While on one hand we can naturally say that such knowledge would be poison, which understandable, all we’ve seen by far are examples of destructive, chaotic forces that practically tear down the setting..
What if on the other, Teyvat’s currently manipulated Divine Law by the Principles are forcibly making Teyvat view even potential good forces as ‘Forbidden Knowledge’? With history, and in turn, a lot of the public consciousness readily available to be swept by this system. What can come to prevent this? While I don’t believe the Abyss Order is this said helpful force, on the other hand, I do believe there’s a good truth resting down here that wants to give a healthier connection to Teyvat and the worlds out there.
To take it a step further, what if some ‘Forbidden Knowledge’ is a lot of Teyvat’s lost history? Good people, those were close to discovering the truth, acts and occurrences that would expose a greater scheme, were all filtered underneath this same umbrella?
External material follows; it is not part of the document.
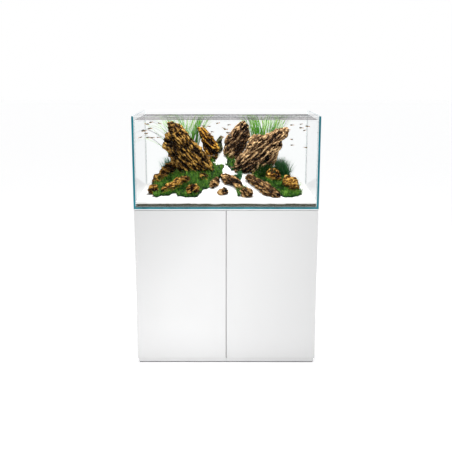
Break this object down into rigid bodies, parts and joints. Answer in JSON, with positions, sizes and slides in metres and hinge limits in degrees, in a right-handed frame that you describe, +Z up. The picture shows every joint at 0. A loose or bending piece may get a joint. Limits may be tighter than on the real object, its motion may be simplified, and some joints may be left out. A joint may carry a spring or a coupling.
{
  "type": "aquarium on stand",
  "caption": "Rimless glass tank with a planted rockscape, on a white cabinet whose two handleless doors swing on concealed hinges with push catches.",
  "frame": {"origin": "centre of the footprint, on the floor", "axes": "+Z up, +X to the right seen from the front, +Y from the doors to the back"},
  "size_m": [0.9, 0.45, 1.25],
  "materials": {
    "white_lacquer": "glossy white lacquer on board",
    "white_board": "white melamine-faced board",
    "hinge_steel": "nickel-plated steel",
    "grey_plastic": "moulded plastic",
    "pad_plastic": "hard plastic",
    "foam": "closed-cell foam sheet",
    "clear_glass": "clear low-iron float glass, polished edges",
    "silicone": "clear silicone",
    "soil": "baked clay granules",
    "sand": "fine white sand",
    "dragon_stone": "pitted, layered clay stone",
    "plant": "live leaves"
  },
  "bodies": {
    "cabinet": {"side_panel_left": "white_board", "side_panel_right": "white_board", "floor_panel": "white_board", "top_panel": "white_board", "back_panel": "white_board", "centre_divider": "white_board", "shelf": "white_board", "shelf_pins": "hinge_steel", "plinth_front": "white_lacquer", "plinth_back": "white_board", "plinth_cross_boards": "white_board", "floor_pads": "pad_plastic", "cam_locks": "hinge_steel", "cam_bolts": "hinge_steel", "cable_grommets": "grey_plastic", "hinge_plates": "hinge_steel", "hinge_arms": "hinge_steel", "hinge_screws": "hinge_steel", "latch_housings": "grey_plastic", "door_bumpers": "silicone", "levelling_mat": "foam", "tank_bottom_glass": "clear_glass", "tank_front_glass": "clear_glass", "tank_back_glass": "clear_glass", "tank_left_glass": "clear_glass", "tank_right_glass": "clear_glass", "silicone_seams": "silicone", "soil_layer": "soil", "sand_bed": "sand", "left_main_rock": "dragon_stone", "left_back_rock": "dragon_stone", "right_back_rock": "dragon_stone", "right_main_rock": "dragon_stone", "small_rocks_left": "dragon_stone", "small_rocks_right": "dragon_stone", "carpet_left": "plant", "carpet_right": "plant", "tall_grass_left": "plant", "tall_grass_right": "plant", "bush_plant": "plant"},
    "left_door": {"left_door": "white_lacquer", "hinge_cups_left": "hinge_steel", "hinge_pins_left": "hinge_steel", "cup_screws_left": "hinge_steel", "strike_plate_left": "hinge_steel"},
    "right_door": {"right_door": "white_lacquer", "hinge_cups_right": "hinge_steel", "hinge_pins_right": "hinge_steel", "cup_screws_right": "hinge_steel", "strike_plate_right": "hinge_steel"},
    "left_plunger": {"latch_plunger_left": "grey_plastic"},
    "right_plunger": {"latch_plunger_right": "grey_plastic"}
  },
  "joints": [
    {"name": "left_door_hinge", "type": "hinge", "parent": "cabinet", "child": "left_door", "pos_m": [-0.4405, -0.2155, 0.4085], "axis": [0, 0, -1], "range_deg": [0, 105]},
    {"name": "right_door_hinge", "type": "hinge", "parent": "cabinet", "child": "right_door", "pos_m": [0.4405, -0.2155, 0.4085], "axis": [0, 0, 1], "range_deg": [0, 105]},
    {"name": "left_plunger_slide", "type": "slide", "parent": "cabinet", "child": "left_plunger", "axis": [0, -1, 0], "range_m": [0, 0.0381]},
    {"name": "right_plunger_slide", "type": "slide", "parent": "cabinet", "child": "right_plunger", "axis": [0, -1, 0], "range_m": [0, 0.0381]}
  ],
  "couplings": [
    {"joint": "left_plunger_slide", "follows": "left_door_hinge", "m_per_rad": 0.02074},
    {"joint": "right_plunger_slide", "follows": "right_door_hinge", "m_per_rad": 0.02074}
  ]
}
Weaving together points two and three. I imagined that Teyvat is originally a realm that holds a certain Law as unchanging, and whatever it is, is a source cause to these constant wars for a pinnacle amount of ‘Seven’ to reach the heights. Or, for someone to go beyond even that. Over the course of countless Millennia, new Descenders/Rule Changers (whether with good or bad intention), it’s lead to a complicated mess of not only pervasive chaos that will never give Humanity nor the good Divine on Teyvat true peace.
Alongside of that, it allows for whoever managed to reach those heights initially, and for them to take advantage to have a constant stream of ever growing power in their hands. That, or the means to continue their search for a particular unknown by the eons of existence here, taking away the purpose of gathering ‘The Seven’ away from humanity and all of its complications at the same time.
The Vishaps may of warred to be the Seven Sovereigns initially. Over time, it lead to the PO’s and soon Celestia’s arrivals to deal with this. Then over time there may have been a time where humanity was thrown into the burner wars for the Seven, only for the Archon Wars to take it’s place, and to create the current system we see today.
Still, that does throw in the question again if Archons are supposed to be the Test givers for a noble soul who can exercise all seven of the concepts they embody, or at least a good natured understanding.
Also omg if you read all of this, congrats, have a cookie.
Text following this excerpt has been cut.